Me: The more I separated out what messages and ideas I was getting and where from, the more I realised how negative I was towards myself. While I had no control over society or other people, I did have control over myself. I needed, to be honest with myself, and that meant accepting both good and bad for what it was. I was able to be pleased about what was going right in my life and deal with what was going wrong. A friend described the experience beautifully:
‘Confidence is just a change in the way you view the world. In the past, you shone the light on the world and saw just the negative, and now you have shifted where you shine the light and can see both positive and negative.’
“Sunshaft” by Ruth Hartnup is licensed under CC BY 2.0
Letting go of perfectionist ideas was the best thing I could have done. Being imperfect was part of the human condition, it always had been, and it always would be. As I grew surer of my moral compass, I could see that perfection was not about right or wrong. I also realised that I could seek solutions to my problems from others. There were billions of people who had lived in the past and now. How had they dealt with the same issues positively?
I realised the best I could do was try to do the right thing insofar as I knew and understood it. If I did the wrong thing, I tried my best to make amends (not that it was always possible), learn from it and move on. I stopped dwelling on things so much because I dealt with them. I had a plan of action. I would seek solutions to the problems as best I could. That meant that there wasn’t this constant piling up of negative experiences.
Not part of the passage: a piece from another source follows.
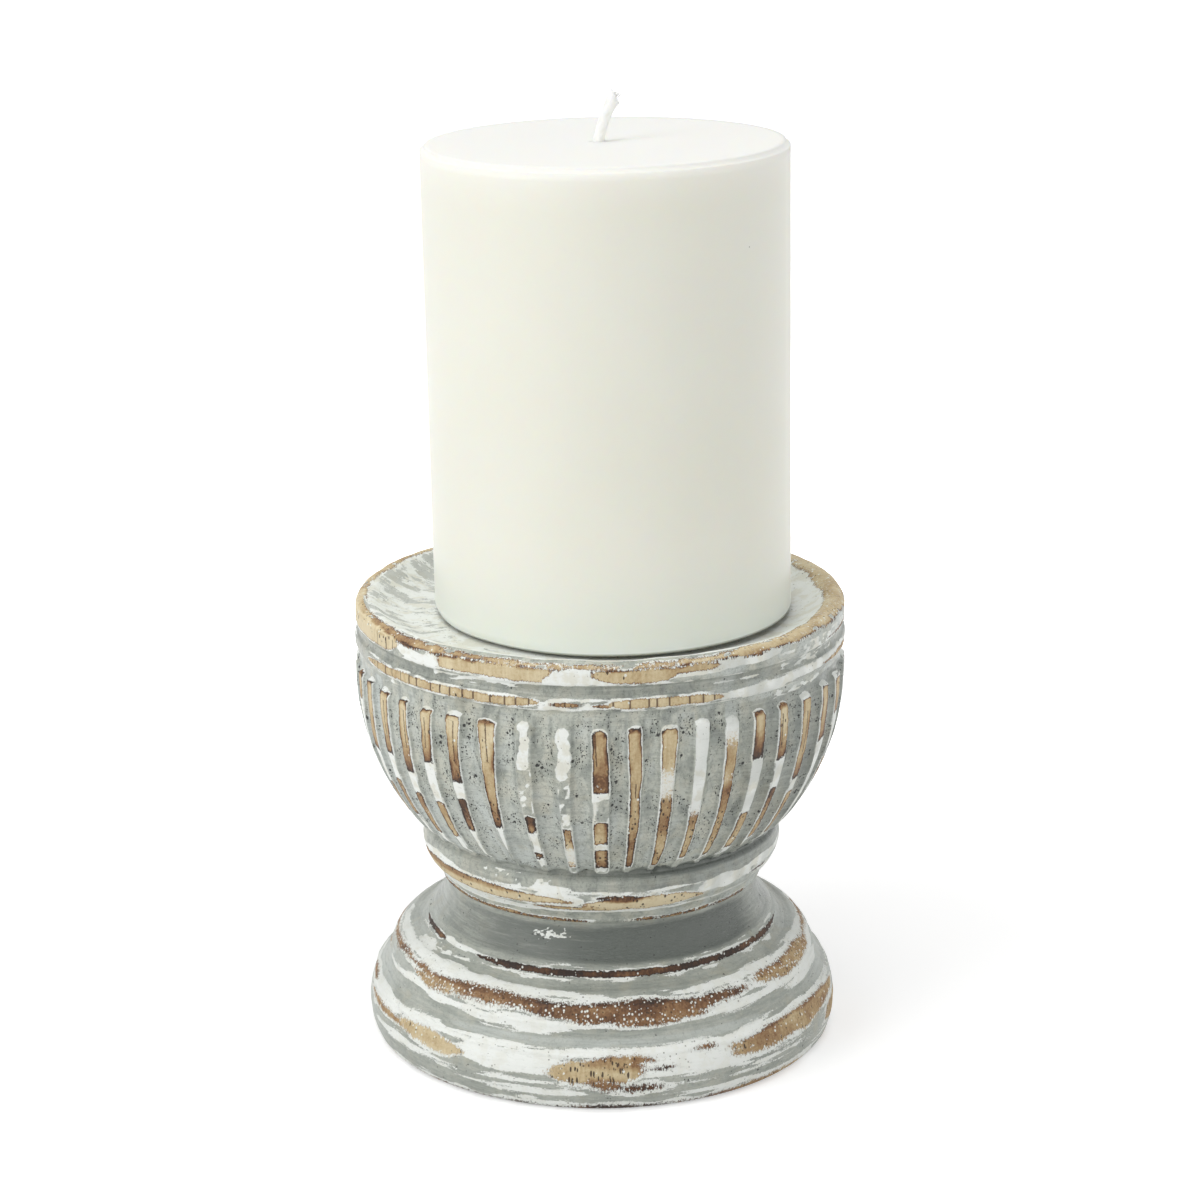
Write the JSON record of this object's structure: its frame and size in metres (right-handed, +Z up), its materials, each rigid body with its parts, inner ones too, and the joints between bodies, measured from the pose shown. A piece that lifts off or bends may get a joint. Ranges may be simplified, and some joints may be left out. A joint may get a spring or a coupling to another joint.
{
  "type": "candlestick",
  "caption": "Turned wooden pillar candlestick with a moulded foot, a fluted bowl, an iron pricket in a shallow dish, and a pillar candle that lifts off.",
  "frame": {"origin": "on the holder's axis, at the table", "axes": "+Z up along the holder's axis, -Y towards the viewer of the front, +X to the right"},
  "size_m": [0.1062, 0.1062, 0.2068],
  "materials": {
    "foot_paint": "grey over white paint, sanded back to tan wood",
    "bowl_paint": "grey over white paint, sanded back to tan wood",
    "cork": "fine agglomerated cork",
    "screw_steel": "zinc plated",
    "washer_steel": "zinc plated",
    "pricket_iron": "black iron, matt",
    "wax": "ivory candle wax, satin",
    "wick_cotton": "white braided cotton"
  },
  "bodies": {
    "holder": {"base": "foot_paint", "cork_pad": "cork", "bowl": "bowl_paint", "joint_screw": "screw_steel", "joint_washer": "washer_steel", "pricket": "pricket_iron"},
    "candle": {"candle": "wax", "wick": "wick_cotton"}
  },
  "joints": [
    {"name": "candle_lift", "type": "slide", "parent": "holder", "child": "candle", "axis": [0, 0, 1], "range_m": [0, 0.12]}
  ]
}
It wasn’t just the superficial I questioned and challenged my thinking on. It was everything, and one thing led to another. The more I challenged my thinking, the more I understood who I was. The more I did so, the more I could see what was me, what was other people, what was wider society or the world. It is the separating of each and making decisions about what I could do about each circumstance that has enabled me to gain confidence. Instead of looking outside of myself, I looked to myself first.
I am acutely aware of the fact that like all individuals I don’t have a great deal of power other than over myself. To relinquish this to others or society when one has a choice is to be a victim by choice.